Today was Infosys Grrl's 30th birthday. She's taken a few days off from work: it's not difficult to do since she works entirely on short-term contracts, training Infosys kids in communications skills and suchlike things. We went to Mysore's grandest hotel for their buffet lunch: it was good but not that good. It's funny how all the grand hotels in Mysore (in India in general, I suppose) try to serve "Western" food: the Hotel Regaalis, where we were today, had, among other things, some weird kind of "fish ball in pepper sauce." Personally, I've always thought that when one is in India, one ought to eat (and enjoy) the wonderful Indian food that one finds here! Anyway, it was an expensive meal in the most opulent surroundings and I couldn't help noticing that most of the guests at the hotel were foreign tourists; nor could we help overhearing some of their conversations.

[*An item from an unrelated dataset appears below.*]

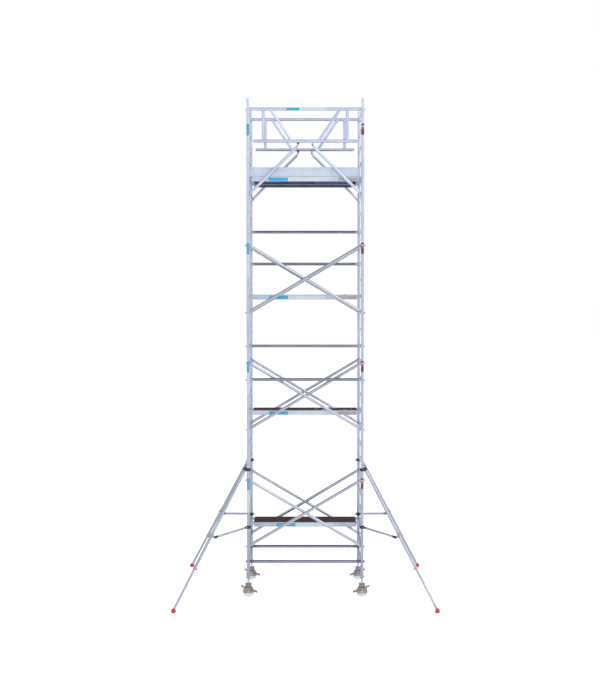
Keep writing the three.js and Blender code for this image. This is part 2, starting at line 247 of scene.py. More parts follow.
def piece(name, acc, mats, body, replaces=(), M=None, angle=34, mesh=None):
    if mesh is None:
        mesh = bpy.data.meshes.new(name)
        mesh.from_pydata(acc.v, [], acc.f)
        for m in mats:
            mesh.materials.append(m)
        mesh.polygons.foreach_set("material_index", acc.m)
        mesh.polygons.foreach_set("use_smooth", [True] * len(acc.f))
        mesh.validate()
        mesh.update()
        bm = bmesh.new()
        bm.from_mesh(mesh)
        bmesh.ops.recalc_face_normals(bm, faces=bm.faces)
        bm.to_mesh(mesh)
        bm.free()
        mesh.set_sharp_from_angle(angle=math.radians(angle))
    ob = bpy.data.objects.new(name, mesh)
    bpy.context.scene.collection.objects.link(ob)
    if M is not None:
        ob.matrix_world = M
    bpy.context.view_layer.update()
    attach(ob, body)
    if replaces:
        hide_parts(*replaces)
    PIECES.append(ob)
    return ob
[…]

I've nothing against foreign travelers in India -- after all, I'm more or less a foreigner here myself but there is something disconcerting about how this style of hotel makes it possible for someone to visit India and still be completely cut off from the realities of life here. No matter how picturesque it seems, India is not just importuning beggars, lovely architecture, attentive staff and great presents, all available at favourable exchange rates (as our overheard conversations would have it!). There is both misery and exultation here; insidious traditions and gallant conventions collide head-on and contradictions exist everywhere. But for most of the people who are destined to live out their lives in this land, life is difficult and I resent anyone who travels through this country without acknowledging this basic fact. I think that realizing this makes it easier to understand the desperation that underlies so much of the importuning that foreigners in India endure.... Globalization might have brought one version of "India" -- the economic powerhouse, the hub of the IT industry, the heart of Business Process Sourcing -- to the notice of the world but there is another, far larger, India that still exists. And those who are trapped in it -- those who are condemned to live and die in it -- are the invisible citizens upon whose labour our globally-mobile class of Indians and foreigners are living upon. I'm not sure that this knowledge makes the line of beggars who follow one around any more palatable but surely, it should at least make one kinder to them! To the poor in India, anyone who can afford to visit here from the West is wealthy beyond their imagination. And if I had my way, I would make every single would-be visitor to India watch Stephanie Black's Life & Debt before setting foot in this country. Different places, same faces.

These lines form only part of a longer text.